Exclusion & Isolation

Making Jewish people easily identifiable also made them more easily excluded. Businesses barred them with signs posted in the windows, their community organizations kicked them out, and their workplaces fired them. Jews were no longer allowed to hold public office, and a general boycott against German Jews was declared in early 1933. Anti-Jewish propaganda was everywhere, with mail bearing labels encouraging people not to do business with Jewish people and anti-Jewish programming on state-sponsored radio.

Fake money printed with anti-Jewish propaganda.
"JUDEN-raus!" means "Jews out."
This sign admonishes, "Germans, do not buy from Jews!"

Then, in 1935, the Nuremberg Laws provided the legal scaffolding for this discrimination. German Jews were stripped of their citizenship and prohibited from marrying German citizens. Jews were formally banned from universities; Jewish authors were no longer published in research journals, newspapers, or any other outlet; and Jewish actors were let go from theaters.

In short, the Jewish people were completely excluded from German society, isolated from communities and even prohibited from earning a living. Next to go were their homes and possessions.

Confiscation & Ghettoization

The Jewish people had lost their livelihoods, but the Nazis didn’t stop there. They began confiscating Jewish people’s possessions as well—some to fund the war efforts and some to line the pockets of high-ranking officials.

Perhaps the most infamous example occurred on November 9 and 10, 1938, when the Party’s paramilitary forces (with the aid of plenty of German citizens and even Hitler youth) raided Jewish homes and businesses across Nazi Germany in a raid that would come to be known as Kristallnacht. Thousands of Jewish businesses were destroyed, tens of thousands of men incarcerated, and hundreds killed. Not long afterward, Jews were required to relinquish any precious metals and jewelry to pawn shops in February of 1939.

In September of the same year, shortly after the German invasion of Poland, Reinhard Heydrich ordered the segregation of Jews in Warsaw. The first Jewish ghetto was established a few days later in Piotrków Trybunalski—the first of more than 1,000 to be established in German-occupied territories.

Conditions in the ghettos were abysmal. The areas were surrounded by high walls, with nobody allowed in or out without a permit.
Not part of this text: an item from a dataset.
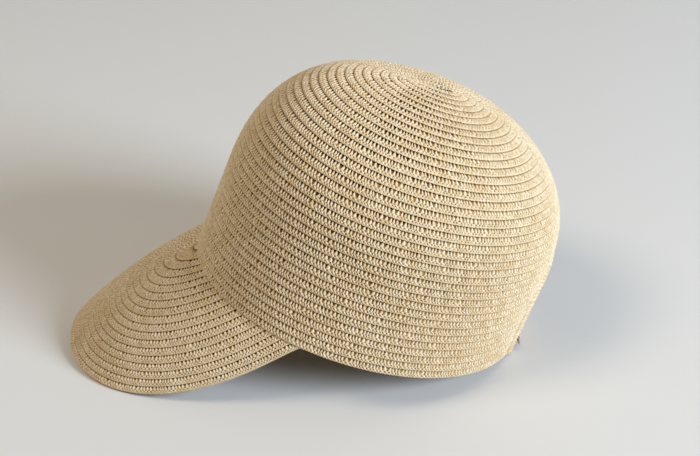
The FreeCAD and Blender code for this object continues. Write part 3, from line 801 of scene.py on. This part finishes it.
# Distance out from the opening, height over the crown's face, place across the braid.
bindingProfile = (
    (0.8, -2.2, 0.0), (-0.3, -2.2, 0.02), (-0.95, -1.8, 0.04), (-1.25, -0.9, 0.06), (-1.3, 0.4, 0.08),
    (-1.1, 1.4, 0.1), (-0.5, 1.95, 0.13), (0.2, 2.1, 0.2), (0.9, 2.1, 0.3), (1.6, 2.05, 0.38),
    (2.3, 2.0, 0.46), (2.8, 1.6, 0.5), (3.1, 1.35, 0.55), (3.4, 1.6, 0.6), (4.0, 1.9, 0.66),
    (4.6, 1.8, 0.74), (5.2, 1.6, 0.82), (5.7, 1.3, 0.86), (6.0, 0.7, 0.88), (6.0, -0.2, 0.9),
)


def archPoint(along, out, inset):
    # along is 0 at the left end and 1 at the right end, out is away from the opening.
    radius = arch["width"] / 2.0
    spring = arch["height"] - radius
    total = 2.0 * spring + np.pi * radius
    run = along * total
    turn = np.clip((run - spring) / radius, 0.0, np.pi)
    x = (radius + out) * np.cos(turn)
    z = spring + (radius + out) * np.sin(turn)
    z = np.where(run < spring, run, np.where(run > total - spring, total - run, z))
    side, middle, half = crownOutline(z, inset)
    y = middle + half * np.sqrt(np.clip(1.0 - (x / side) ** 2, 0.0, 1.0))
    return np.stack(np.broadcast_arrays(x, y, z), -1)


def archBinding():
    radius = arch["width"] / 2.0
    stitches = round((2.0 * (arch["height"] - radius) + np.pi * radius) / braid["stitch"])
    turn = np.linspace(0.0, 1.0, stitches * braid["columns"] + 1)
    along = uneven(turn * stitches)
    chance = chanceTable(4, braid["fewChances"])
    needleAlong = 0.5 + 0.5 * np.cos(fullTurn * turn * stitches * binding["needleStep"])
    needlePlace, needleHalf = binding["needle"]
    lines = []
    for out, rise, across in bindingProfile:
        height, paintedShade, toneAndPaintedLight = weave(along, across, chance, crown["open"] - crown["pull"], crown)
        # Painted shade: the plait's own, or that of the needle holes where it is darker.
        needleAcross = max(0.0, 1.0 - abs(out - needlePlace) / needleHalf)
        needle = needleAcross * vary(binding["needleDark"], needleAlong)
        wave = binding["wave"] * np.cos(fullTurn * along) if out > binding["waveFrom"] else 0.0
        points = archPoint(turn, out + wave, -(rise + binding["relief"] * height))
        lines.append((points, np.maximum(binding["shadow"] * paintedShade, binding["needleDarkest"] * needle), toneAndPaintedLight))
    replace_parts(braidPiece("archBinding", lines, binding["bands"]), "arch_binding")


archBinding()
print("binding made")

# The leather strap, the ribbon behind the rim and the stitches that hold them. low is how high a strip's
# lower side is, edge the rounding of its sides, and border the part of its face that has the edge's look:
# how far in it reaches, and over what width it fades.
strap = {
    "width": 17.0, "thickness": 1.4, "low": 3.0,
    "edge": 0.42, "border": (0.84, 0.42),
    "corner": 3.4,  # rounding of the free ends
    "foldInset": 3.5, "bindingThickness": 1.3, "patch": 1.08, "clearance": 0.3,
    "sewn": 11.0, "turnsUpright": 4.0, "comesOut": 9.5, "overlap": 22.0, "tail": 7.4,  # degrees round the rim
    "startShort": 1.0,  # degrees that the short strap starts beyond the overlap
    "lift": 3.5,  # how far the free end stands out
    "bend": 2.2,  # half the length at the fold
    "shortStep": 1.0, "longStep": 0.6,
}
sweatband = {
    "width": 26.0, "thickness": 0.9, "low": 1.5,
    "edge": 0.3, "border": (1.6, 0.3),
    "ease": math.radians(6.0),  # over which it comes down from the strap
    "end": 0.5,  # degrees from where the strap turns upright
    "step": 1.5,
}
thread = {
    "radius": 0.28, "length": 3.6, "gap": 0.16,
    "spacing": 7.2,  # one stitch to the next on the ribbon
    "points": 9,  # along a stitch and round it
    "rise": 0.15, "dip": (0.45, 6), "taper": (0.55, 8),  # amount and power
    "above": 3.0,  # from the ribbon's lower edge
    "start": 2.0,  # degrees from the end of the ribbon's slope
    "margin": 1.0, "between": 0.6,  # on a strap, free at its sides and between stitches
    "rows": (0.5, 0.8),  # places of the two rows on a strap's sewn end
}
rimRadius = {"strip": 95.0, "thread": 92.0}  # of a circle near enough to the rim to space things by
endSteps = np.array((0.0, 0.15, 0.5, 1.0, 1.6, 2.3)) / rimRadius["strip"]
endSwell = (0.0, 0.72, 1.0)  # how full a strip is at its first three lines
cornerPoints = 5  # on each rounded corner of a strip's section
seat = crown["wall"] + strap["clearance"]
archEdge = math.asin(arch["width"] / crown["width"])
sewnEnd = archEdge + math.radians(strap["sewn"])
foldWidth = arch["width"] - 2.0 * (strap["bindingThickness"] + strap["foldInset"])
foldAngle = math.asin(foldWidth / crown["width"])
overlapStart = math.radians(strap["comesOut"]) - foldAngle
overlapEnd = overlapStart + math.radians(strap["overlap"])
tailEnd = overlapEnd + math.radians(strap["tail"])


def strapPoint(angle, height, inset):
    # On the crown where the strap is sewn, and on an upright line where it crosses the opening.
    turned = archEdge + math.radians(strap["turnsUpright"])
    free = 1.0 - fade(np.abs(angle), foldAngle, turned - foldAngle)
    low = np.full_like(height, strap["low"])
    rise = height - low
    upright = crownPoint(angle, low, inset) + np.stack([0.0 * rise, -rise * math.tan(lean), rise], -1)
    return crownPoint(angle, height, inset) * (1.0 - free)[..., None] + upright * free[..., None]


def shortFace(angle):
    return seat + 0.0 * angle


def longFace(angle):
    step = 2.0 * strap["patch"] + strap["thickness"] + strap["clearance"]
    out = step * fade(angle, -foldAngle, math.radians(strap["comesOut"]))
    return seat - out - strap["lift"] * fade(angle, overlapEnd, tailEnd - overlapEnd)


def ribbonFace(angle):
    fromBack = np.minimum(angle, fullTurn - angle)
    overStrap = 1.0 - fade(fromBack, sewnEnd, sweatband["ease"])
    return seat + overStrap * (strap["thickness"] + strap["clearance"])


def stripMesh(name, angles, pointAt, face, size, material, corners=(0.0, 0.0)):
    # A strip with rounded edges, closed at both ends. corners rounds its two ends as seen from outside.
    thickness, edge, (border, blur) = size["thickness"], size["edge"], size["border"]
    middle = size["low"] + size["width"] / 2.0
    run = runLength(pointAt(angles, np.full_like(angles, middle), face(angles)))
    quarter = np.linspace(0.0, 0.5 * np.pi, cornerPoints)
    bend = np.concatenate([quarter, quarter + 0.5 * np.pi, quarter + np.pi, quarter + 1.5 * np.pi, [0.0]])
    corner, side = np.ones(cornerPoints), np.ones(2 * cornerPoints)
    upper = np.concatenate([corner, -side, corner, [1.0]])
    outer = np.concatenate([side, -side, [1.0]])
    lines, edges, runs = [], [], []
    for number, (angle, length) in enumerate(zip(angles, run)):
        half = size["width"] / 2.0
        for rounding, left in zip(corners, (length, run[-1] - length)):
            if left < rounding:
                half -= rounding - math.sqrt(rounding ** 2 - (rounding - left) ** 2)
        swell = endSwell[min(number, len(angles) - 1 - number, 2)]
        height = middle + swell * (upper * (half - edge) + edge * np.cos(bend))
        depth = thickness / 2.0 - swell * (outer * (thickness / 2.0 - edge) + edge * np.sin(bend))
        lines.append(pointAt(np.full_like(height, angle), height, face(np.full_like(height, angle)) + depth))
        edges.append(fade(np.abs(height - middle) - half, -border, blur))
        runs.append(np.full_like(height, length))
    values = {"edge": np.array(edges), "run": np.array(runs)}
    return gridMesh(name, toPart(np.array(lines)), material, values=values, closed=True)


def stations(start, end, spacing):
    # Angles along the rim, closer together at both ends.
    count = int(abs(end - start) * rimRadius["strip"] / spacing)
    even = np.linspace(start, end, count)
    even = even[(even > start + endSteps[-1]) & (even < end - endSteps[-1])]
    return np.concatenate([start + endSteps, even, (end - endSteps)[::-1]])


def straps():
    shortAngles = stations(overlapStart + math.radians(strap["startShort"]), sewnEnd, strap["shortStep"])
    short = stripMesh("leatherShortStrap", shortAngles, strapPoint, shortFace, strap, leather,
                      corners=(strap["corner"], 0.0))
    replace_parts(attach(short, "cap"), "short_strap")
    longAngles = stations(-sewnEnd, tailEnd, strap["longStep"])
    long = stripMesh("leatherLongStrap", longAngles, strapPoint, longFace, strap, leather,
                     corners=(0.0, strap["corner"]))
    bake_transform(long)
    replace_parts(long, "strap_root", "long_strap")
    for node, material in (("loop_patch", brushedLoops), ("hook_patch", mouldedHooks)):
        patch = frame["nodes"][node]
        patch.data.materials.clear()
        patch.data.materials.append(material)


def ribbonBand():
    start = archEdge + math.radians(strap["turnsUpright"] + sweatband["end"])
    angles = stations(start, fullTurn - start, sweatband["step"])
    band = stripMesh("sweatbandRibbon", angles, crownPoint, ribbonFace, sweatband, grosgrain)
    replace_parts(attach(band, "cap"), "sweatband")


def unit(vectors):
    return vectors / np.linalg.norm(vectors, axis=-1, keepdims=True)


def stitchRow(name, node, angles, levels, upright):
    # Stitches that lie on the ribbon and dip into it at both ends.
    along = np.linspace(-1.0, 1.0, thread["points"])
    around = np.linspace(0.0, fullTurn, thread["points"])[:, None]
    angle, level = (np.repeat(each[:, None], thread["points"], 1) for each in (angles, levels))
    if upright:
        level = level + 0.5 * thread["length"] * along
    else:
        angle = angle + 0.5 * thread["length"] * along / rimRadius["thread"]
    (dip, dipPower), (taper, taperPower) = thread["dip"], thread["taper"]
    above = thread["gap"] + thread["rise"] - dip * along ** dipPower
    face = ribbonFace(angle) + sweatband["thickness"]
    path = crownPoint(angle, level, face + above)
    inward = unit(crownPoint(angle, level, face + above + 1.0) - path)
    ahead = unit(np.gradient(path, axis=1))
    aside = np.cross(ahead, inward)
    radius = thread["radius"] * (1.0 - taper * along ** taperPower)[:, None, None]
    spokes = inward[:, :, None] * np.cos(around) + aside[:, :, None] * np.sin(around)
    rings = path[:, :, None] + radius * spokes
    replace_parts(gridMesh(name, toPart(rings), waxedThread, "cap"), node)


def stitches():
    start = sewnEnd + sweatband["ease"] + math.radians(thread["start"])
    turn = fullTurn - 2.0 * start
    mean = 0.25 * (crown["length"] + crown["width"])
    count = int(turn * mean / thread["spacing"])
    angles = start + turn * (np.arange(count) + 0.5) / count
    levels = np.full(count, sweatband["low"] + thread["above"])
    stitchRow("sweatbandStitches", "sweatband_stitches", angles, levels, False)
    inner = strap["width"] - 2.0 * thread["margin"]
    count = int(inner / (thread["length"] + thread["between"]))
    levels = strap["low"] + thread["margin"] + (np.arange(count) + 0.5) * inner / count
    sides = [archEdge + row * (sewnEnd - archEdge) for row in thread["rows"]]
    angles = np.repeat(np.array(sides + [fullTurn - side for side in sides]), count)
    stitchRow("strapStitches", "strap_stitches", angles, np.tile(levels, 2 * len(sides)), True)


straps()
ribbonBand()
stitches()
print("strap and ribbon made")

# Floor, light and camera. Lengths are in metres and angles in degrees from here on, in the part's frame.
floorShape = {
    "colour": "#d2d0cc", "roughness": 0.9, "shine": 0.2,
    "near": 1.7, "far": -0.9, "half": 3.0,  # where it starts, where it turns up, half its width
    "bend": 0.5, "bendSteps": 12, "bendStart": 0.1,
    "top": 1.7,
}
shot = {
    "aim": (0.0, 0.0249, 0.0720), "azimuth": 88.0, "elevation": 32.03, "distance": 0.824, "roll": -0.9,
    "lens": 70.42, "sensor": 36.0, "nearest": 0.01,
}
lamps = {
    "keyLamp": {
        "azimuth": 147.0, "elevation": 24.0, "distance": 2.4,
        "width": 0.96, "watts": 88.0, "colour": "#e2efff",
    },
    "fillLamp": {
        "azimuth": 20.0, "elevation": 58.0, "distance": 1.8,
        "width": 0.7, "watts": 12.5, "colour": "#fff1dc",
    },
}
room = {"colour": "#f2ece2", "strength": 0.25}


def makeFloor():
    # Painted plaster: pale and without a shine, curved up behind the cap so that no corner shows.
    material, tree, surface = newMaterial("paintedPlasterPale", floorShape)
    surface.inputs["Base Color"].default_value = linear(floorShape["colour"])
    far, bend, half = floorShape["far"], floorShape["bend"], floorShape["half"]
    steps = [(floorShape["near"], 0.0), (far, 0.0)]
    for t in np.linspace(floorShape["bendStart"], math.pi / 2, floorShape["bendSteps"]):
        steps.append((far - bend * math.sin(t), bend - bend * math.cos(t)))
    steps.append((far - bend, floorShape["top"]))
    points = [(x, y, z) for x, z in steps for y in (-half, half)]
    faces = [(2 * i, 2 * i + 1, 2 * i + 3, 2 * i + 2) for i in range(len(steps) - 1)]
    mesh = bpy.data.meshes.new("floor")
    mesh.from_pydata(points, [], faces)
    mesh.materials.append(material)
    floor = bpy.data.objects.new("floor", mesh)
    bpy.context.scene.collection.objects.link(floor)


def facing(name, data, place):
    # A lamp or camera that looks at the aim from this place round it.
    a, e = math.radians(place["azimuth"]), math.radians(place["elevation"])
    direction = Vector((math.sin(a) * math.cos(e), -math.cos(a) * math.cos(e), math.sin(e)))
    item = bpy.data.objects.new(name, data)
    item.location = Vector(shot["aim"]) + direction * place["distance"]
    item.rotation_euler = (-direction).to_track_quat("-Z", "Y").to_euler()
    bpy.context.scene.collection.objects.link(item)
    return item


def makeLamps():
    for name, lamp in lamps.items():
        data = bpy.data.lights.new(name, "AREA")
        data.shape = "DISK"
        data.size = lamp["width"]
        data.energy = lamp["watts"]
        data.color = linear(lamp["colour"])[:3]
        facing(name, data, lamp)
    world = bpy.data.worlds.new("softRoom")
    world.use_nodes = True
    background = world.node_tree.nodes["Background"]
    background.inputs["Color"].default_value = linear(room["colour"])
    background.inputs["Strength"].default_value = room["strength"]
    bpy.context.scene.world = world
    bpy.context.scene.view_settings.view_transform = "Standard"


def makeCamera():
    data = bpy.data.cameras.new("camera")
    data.lens = shot["lens"]
    data.sensor_width = shot["sensor"]
    data.clip_start = shot["nearest"]
    camera = facing("camera", data, shot)
    camera.rotation_euler.rotate_axis("Z", math.radians(shot["roll"]))
    bpy.context.scene.camera = camera


makeFloor()
makeLamps()
makeCamera()
print("stage made")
Overcrowding and lack of resources led to hunger and starvation, poor sanitation, and wildfire-fast spread of disease. (For a little perspective: The Warsaw Ghetto, the largest one established, held roughly 450,000 Jewish people within about 1.3 square miles.) What’s more, the winter months brought freezing conditions with little or no access to heat. Numbers vary, but it is estimated that anywhere from tens of thousands to upward of half a million people died in the ghettos.

A group of children in the Lublin, Poland, ghetto. January 14, 1941.
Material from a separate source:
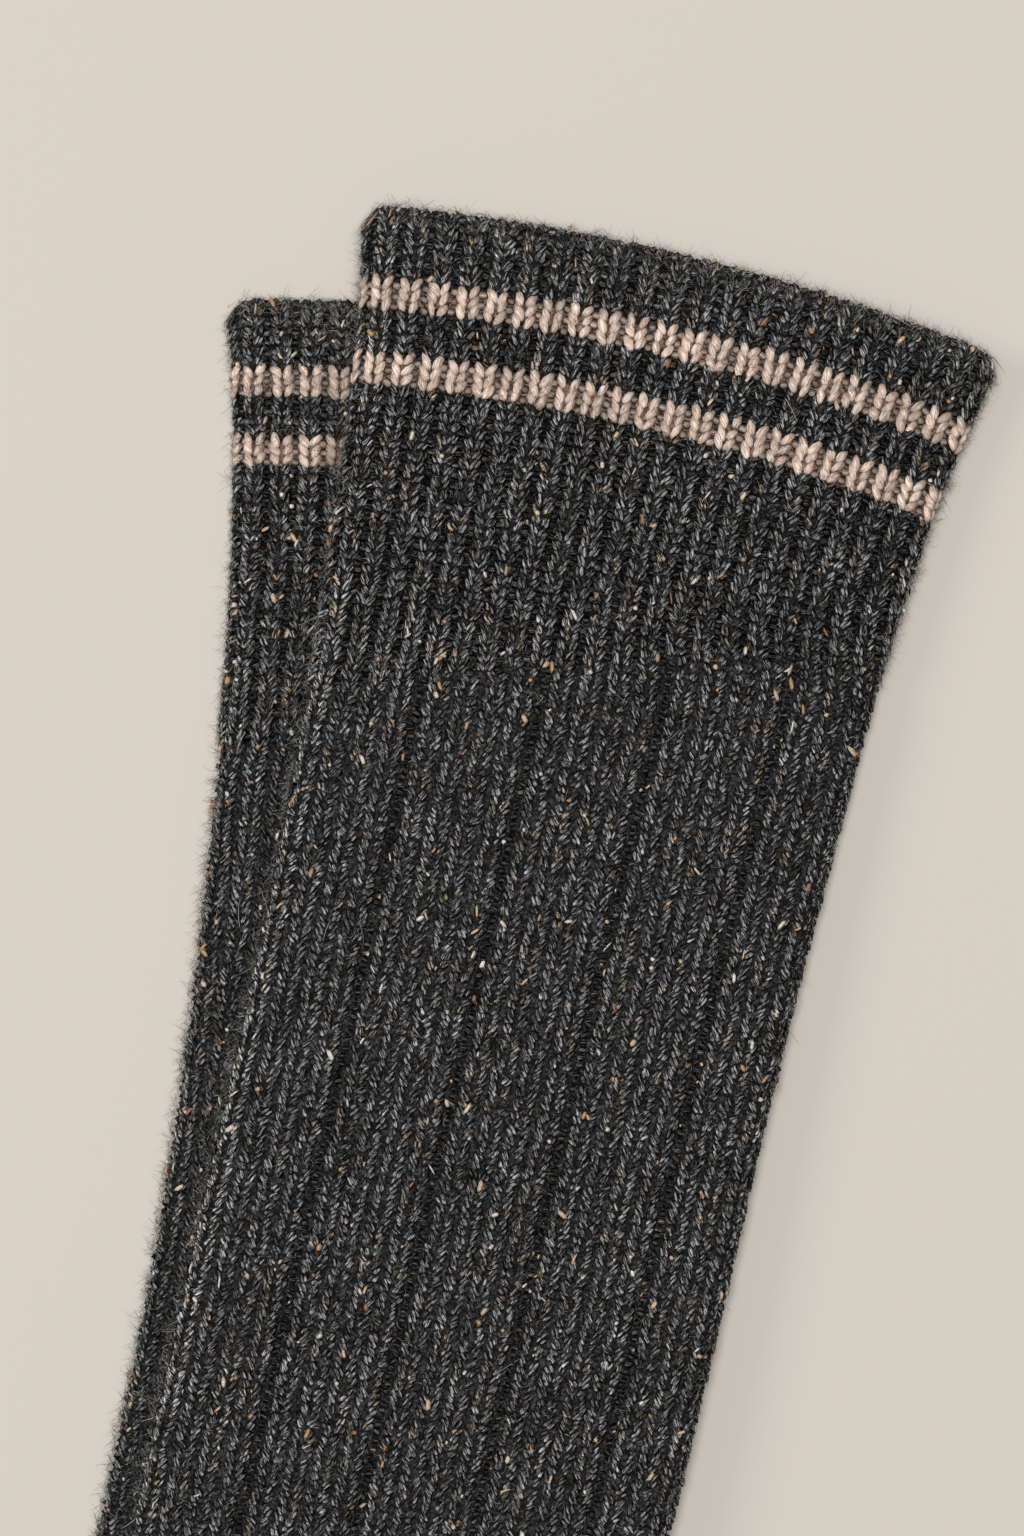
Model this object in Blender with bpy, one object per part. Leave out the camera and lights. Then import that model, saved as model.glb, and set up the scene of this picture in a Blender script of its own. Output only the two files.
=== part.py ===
"""A pair of knee-high wool socks, laid flat on a surface with one sock on the other.

Each sock is one knitted tube: a turned cuff and upper leg in 1x1 rib with two stripes, a leg in wide
ribs, a heel pocket, a foot and a toe closed by a linked seam. Flattened, its two panels lie on each other.

Lengths are in millimetres in the tables and in metres in the meshes. +X is to the right, +Y up the
legs to the cuffs, +Z up from the surface. The origin is the middle of the underside of the pair's box.
"""

from collections import namedtuple

import bmesh
import bpy
import numpy as np

MM = 0.001

# Knitted cloth
WALL = 2.3  # from the crest of a rib to the plain inside
SLIT = 0.6  # room between the two panels of a flattened sock
THICK = 2 * WALL + SLIT
CLEAR = 0.3  # between the two socks
NEEDLES = 90  # stitches in one round of the tube
INSIDE_POINTS = 36

# 1x1 rib of the cuff: a knit column, then a purl column sunk behind it
CUFF_REPEAT = 2
CUFF_KNITS = 1
CUFF_PURL_WIDTH = 0.6  # of an even share of the round
CUFF_DEPTH = 0.85

# Wide rib of the leg: eight knit columns, then a purl column sunk in a groove
LEG_REPEAT = 9
LEG_KNITS = 8
LEG_PURL_WIDTH = 0.63
LEG_DEPTH = 1.2
LEG_FLUTE = 0.18  # every second knit column lies this much lower
LEG_PHASE = 0.9  # needles between the middle of the sock and the middle of a rib
FACE_STRETCH = 0.05  # the leg's upper panel is this much wider than an even share

RIB_CHANGE = (57, 69)  # along the sock, where the cuff's rib becomes the leg's
RIB_CHANGE_SKEW = -0.3  # that row's slope: it is reached sooner towards the front
RIB_END_HEEL = (372, 392)  # along the sock, where the plain heel and sole begin
SOLE_EDGE = (-6, 6)  # across the sock, where the plain sole meets the ribbed instep
RIB_END_TOE = (548, 560)  # along the sock, where the plain toe begins

# Stripes, by the edges of each along the sock
STRIPES = ((10.9, 16.1), (22.5, 27.8))

# Rounded ends
RIM_RADIUS = WALL / 2
RIM_RELIEF = (0.2, 0.6)  # part of the ribs' depth on the rim's roll and half way down it
TOE_RADIUS = 2.2
TOE_CLOSE = 0.04  # of the toe's radius, left flat at its seam
RIM_CORNER = 2.6  # how far the rim drops at its two corners
CORNER_SPAN = 0.07  # part of the half width that a corner takes
CORNER_REACH = 6  # along the sock, how soon the rows below it are level

# Sizes of a sock by its sections: reach to the back (heel side) and to the front (shin side) from
# the middle line, and the rise of a row's middle over its ends
Section = namedtuple("Section", "place along back front rise")
SECTIONS = (
    Section("rim", 0, 50.3, 50.3, 3.8),
    Section("under the stripes", 26, 46.2, 46.2, 3.4),
    Section("end of the cuff's rib", 64, 42.9, 43.3, 2.0),
    Section("calf", 121, 41.0, 41.6, 0.8),
    Section("below the calf", 185, 40.6, 41.1, 0.2),
    Section("lower leg", 265, 39.0, 39.0, 0),
    Section("ankle", 335, 37.0, 37.0, 0),
    Section("top of the heel", 368, 42.0, 34.5, 0),
    Section("heel", 402, 60.0, 31.0, 0),
    Section("under the heel", 436, 46.0, 34.0, 0),
    Section("instep", 466, 38.5, 37.5, 0),
    Section("ball", 534, 39.0, 38.5, 0),
    Section("toe", 566, 36.0, 34.0, 0),
    Section("end of the toe", 584, 27.0, 25.0, 0),
    Section("toe seam", 592, 17.0, 15.0, 0),
)
LENGTH = SECTIONS[-1].along

# How each sock lies: the middle line's heading at places along it, in degrees from straight down
# the picture towards the heel side
Turn = namedtuple("Turn", "along heading")
UPPER_TURNS = (
    Turn(0, 13.6),
    Turn(30, 13.4),
    Turn(64, 12.8),
    Turn(355, 12.6),
    Turn(455, -47.0),
    Turn(592, -47.0),
)
LOWER_TURNS = (
    Turn(0, 8.0),
    Turn(120, 8.3),
    Turn(150, 9.9),
    Turn(180, 12.4),
    Turn(355, 12.6),
    Turn(455, -47.0),
    Turn(592, -47.0),
)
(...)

For a look at the conditions of the Warsaw Ghetto—and a powerful story of a Jewish hero—read “Janusz Korczak: Champion of Children.”

When Jewish people were “relocated” to the ghettos, they were only allowed to bring the barest minimum of their possessions. The rest was, no surprise, confiscated by Nazi soldiers, who looted homes for any remaining valuables.

The National WWII Museum website has a thorough overview of the ghettoization of German Jews that’s well worth a read. One note they make is that, according to historians, ghettoization was not intentionally designed to make mass deportations easier; rather, its initial purpose was strictly segregation. Of course, they ultimately did serve as gruesome “gathering points” as Jews were forced into cattle cars and sent to extermination camps.

Ensuring History Never Repeats Itself

The cold calculation behind the Nazis’ determination to eradicate Jewish people and their culture is chilling. And yet, it’s critical to understand how one thing led to another (to put it mildly) and systematized prejudice made way for mass murder while the rest of the world turned a blind eye. Only by studying these patterns and committing to act as upstanders, nipping them in the bud when they start to recur in today’s society, can we prevent this kind of atrocity from happening again—to anyone.